Exercise goal:
Quote the full listing word for word.

Data excerpt:
□ □ □ □
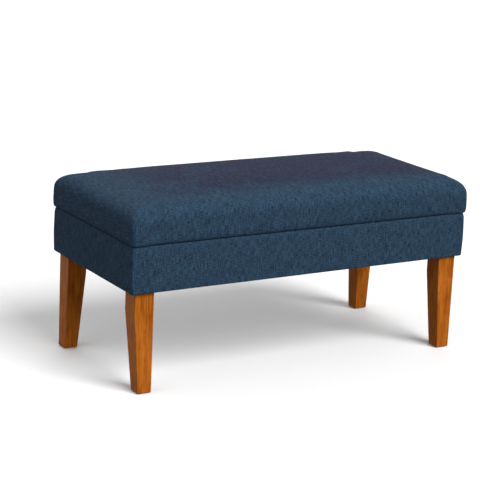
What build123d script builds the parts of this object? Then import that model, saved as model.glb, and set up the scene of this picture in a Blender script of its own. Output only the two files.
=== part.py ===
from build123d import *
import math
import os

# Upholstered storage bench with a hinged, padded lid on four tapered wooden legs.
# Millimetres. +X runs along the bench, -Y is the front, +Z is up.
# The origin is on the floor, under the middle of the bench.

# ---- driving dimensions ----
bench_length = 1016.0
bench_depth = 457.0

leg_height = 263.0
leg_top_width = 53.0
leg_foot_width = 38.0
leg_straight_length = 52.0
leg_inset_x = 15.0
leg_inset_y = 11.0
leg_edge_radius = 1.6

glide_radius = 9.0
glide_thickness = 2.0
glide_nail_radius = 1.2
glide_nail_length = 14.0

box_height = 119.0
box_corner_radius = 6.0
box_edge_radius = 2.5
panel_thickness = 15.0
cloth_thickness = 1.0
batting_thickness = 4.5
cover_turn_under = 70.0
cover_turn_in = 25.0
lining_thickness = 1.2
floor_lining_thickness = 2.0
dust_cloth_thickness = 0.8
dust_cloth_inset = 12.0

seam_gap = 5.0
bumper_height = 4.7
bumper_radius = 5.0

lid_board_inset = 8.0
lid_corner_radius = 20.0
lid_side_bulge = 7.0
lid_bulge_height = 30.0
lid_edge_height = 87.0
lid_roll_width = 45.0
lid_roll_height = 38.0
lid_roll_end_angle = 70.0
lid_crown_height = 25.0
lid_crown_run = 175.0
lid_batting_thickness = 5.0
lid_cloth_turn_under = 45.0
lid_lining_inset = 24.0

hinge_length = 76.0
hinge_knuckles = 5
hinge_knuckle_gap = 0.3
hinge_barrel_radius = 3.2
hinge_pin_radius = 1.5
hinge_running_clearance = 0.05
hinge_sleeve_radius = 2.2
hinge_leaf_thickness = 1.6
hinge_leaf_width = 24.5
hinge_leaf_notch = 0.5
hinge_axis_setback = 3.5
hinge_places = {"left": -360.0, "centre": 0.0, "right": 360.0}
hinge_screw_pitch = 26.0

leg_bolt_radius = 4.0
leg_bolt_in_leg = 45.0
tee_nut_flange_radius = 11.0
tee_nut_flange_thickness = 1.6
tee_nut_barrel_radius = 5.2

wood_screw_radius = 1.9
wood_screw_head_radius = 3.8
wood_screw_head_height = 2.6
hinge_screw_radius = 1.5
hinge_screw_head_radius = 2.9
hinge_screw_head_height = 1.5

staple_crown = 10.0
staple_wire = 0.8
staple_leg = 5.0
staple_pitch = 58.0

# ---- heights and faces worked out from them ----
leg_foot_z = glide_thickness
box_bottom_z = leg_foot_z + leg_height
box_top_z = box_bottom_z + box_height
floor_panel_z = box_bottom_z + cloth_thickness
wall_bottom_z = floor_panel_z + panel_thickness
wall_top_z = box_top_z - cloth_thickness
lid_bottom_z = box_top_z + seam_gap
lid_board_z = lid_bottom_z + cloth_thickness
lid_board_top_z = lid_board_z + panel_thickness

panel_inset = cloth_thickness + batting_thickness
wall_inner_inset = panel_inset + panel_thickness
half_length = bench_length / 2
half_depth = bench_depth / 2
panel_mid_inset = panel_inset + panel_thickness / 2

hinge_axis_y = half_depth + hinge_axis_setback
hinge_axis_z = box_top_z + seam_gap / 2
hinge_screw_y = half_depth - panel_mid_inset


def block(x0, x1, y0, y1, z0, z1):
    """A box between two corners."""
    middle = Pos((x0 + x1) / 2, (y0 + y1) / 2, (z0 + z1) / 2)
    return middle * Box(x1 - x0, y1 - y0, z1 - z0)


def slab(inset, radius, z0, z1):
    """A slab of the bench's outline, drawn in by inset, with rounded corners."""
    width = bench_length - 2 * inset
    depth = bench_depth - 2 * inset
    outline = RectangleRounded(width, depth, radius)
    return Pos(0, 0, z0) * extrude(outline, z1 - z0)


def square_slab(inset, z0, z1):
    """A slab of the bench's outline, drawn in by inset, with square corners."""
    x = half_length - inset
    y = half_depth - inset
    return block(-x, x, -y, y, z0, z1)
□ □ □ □
Output for this task:
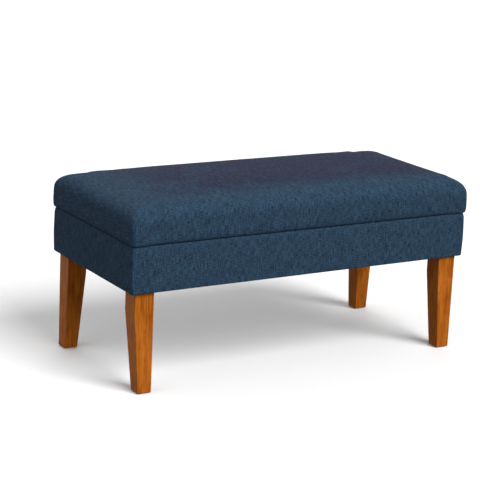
What build123d script builds the parts of this object? Then import that model, saved as model.glb, and set up the scene of this picture in a Blender script of its own. Output only the two files.
=== part.py ===
from build123d import *
import math
import os

# Upholstered storage bench with a hinged, padded lid on four tapered wooden legs.
# Millimetres. +X runs along the bench, -Y is the front, +Z is up.
# The origin is on the floor, under the middle of the bench.

# ---- driving dimensions ----
bench_length = 1016.0
bench_depth = 457.0

leg_height = 263.0
leg_top_width = 53.0
leg_foot_width = 38.0
leg_straight_length = 52.0
leg_inset_x = 15.0
leg_inset_y = 11.0
leg_edge_radius = 1.6

glide_radius = 9.0
glide_thickness = 2.0
glide_nail_radius = 1.2
glide_nail_length = 14.0

box_height = 119.0
box_corner_radius = 6.0
box_edge_radius = 2.5
panel_thickness = 15.0
cloth_thickness = 1.0
batting_thickness = 4.5
cover_turn_under = 70.0
cover_turn_in = 25.0
lining_thickness = 1.2
floor_lining_thickness = 2.0
dust_cloth_thickness = 0.8
dust_cloth_inset = 12.0

seam_gap = 5.0
bumper_height = 4.7
bumper_radius = 5.0

lid_board_inset = 8.0
lid_corner_radius = 20.0
lid_side_bulge = 7.0
lid_bulge_height = 30.0
lid_edge_height = 87.0
lid_roll_width = 45.0
lid_roll_height = 38.0
lid_roll_end_angle = 70.0
lid_crown_height = 25.0
lid_crown_run = 175.0
lid_batting_thickness = 5.0
lid_cloth_turn_under = 45.0
lid_lining_inset = 24.0

hinge_length = 76.0
hinge_knuckles = 5
hinge_knuckle_gap = 0.3
hinge_barrel_radius = 3.2
hinge_pin_radius = 1.5
hinge_running_clearance = 0.05
hinge_sleeve_radius = 2.2
hinge_leaf_thickness = 1.6
hinge_leaf_width = 24.5
hinge_leaf_notch = 0.5
hinge_axis_setback = 3.5
hinge_places = {"left": -360.0, "centre": 0.0, "right": 360.0}
hinge_screw_pitch = 26.0

leg_bolt_radius = 4.0
leg_bolt_in_leg = 45.0
tee_nut_flange_radius = 11.0
tee_nut_flange_thickness = 1.6
tee_nut_barrel_radius = 5.2

wood_screw_radius = 1.9
wood_screw_head_radius = 3.8
wood_screw_head_height = 2.6
hinge_screw_radius = 1.5
hinge_screw_head_radius = 2.9
hinge_screw_head_height = 1.5

staple_crown = 10.0
staple_wire = 0.8
staple_leg = 5.0
staple_pitch = 58.0

# ---- heights and faces worked out from them ----
leg_foot_z = glide_thickness
box_bottom_z = leg_foot_z + leg_height
box_top_z = box_bottom_z + box_height
floor_panel_z = box_bottom_z + cloth_thickness
wall_bottom_z = floor_panel_z + panel_thickness
wall_top_z = box_top_z - cloth_thickness
lid_bottom_z = box_top_z + seam_gap
lid_board_z = lid_bottom_z + cloth_thickness
lid_board_top_z = lid_board_z + panel_thickness

panel_inset = cloth_thickness + batting_thickness
wall_inner_inset = panel_inset + panel_thickness
half_length = bench_length / 2
half_depth = bench_depth / 2
panel_mid_inset = panel_inset + panel_thickness / 2

hinge_axis_y = half_depth + hinge_axis_setback
hinge_axis_z = box_top_z + seam_gap / 2
hinge_screw_y = half_depth - panel_mid_inset


def block(x0, x1, y0, y1, z0, z1):
    """A box between two corners."""
    middle = Pos((x0 + x1) / 2, (y0 + y1) / 2, (z0 + z1) / 2)
    return middle * Box(x1 - x0, y1 - y0, z1 - z0)


def slab(inset, radius, z0, z1):
    """A slab of the bench's outline, drawn in by inset, with rounded corners."""
    width = bench_length - 2 * inset
    depth = bench_depth - 2 * inset
    outline = RectangleRounded(width, depth, radius)
    return Pos(0, 0, z0) * extrude(outline, z1 - z0)


def square_slab(inset, z0, z1):
    """A slab of the bench's outline, drawn in by inset, with square corners."""
    x = half_length - inset
    y = half_depth - inset
    return block(-x, x, -y, y, z0, z1)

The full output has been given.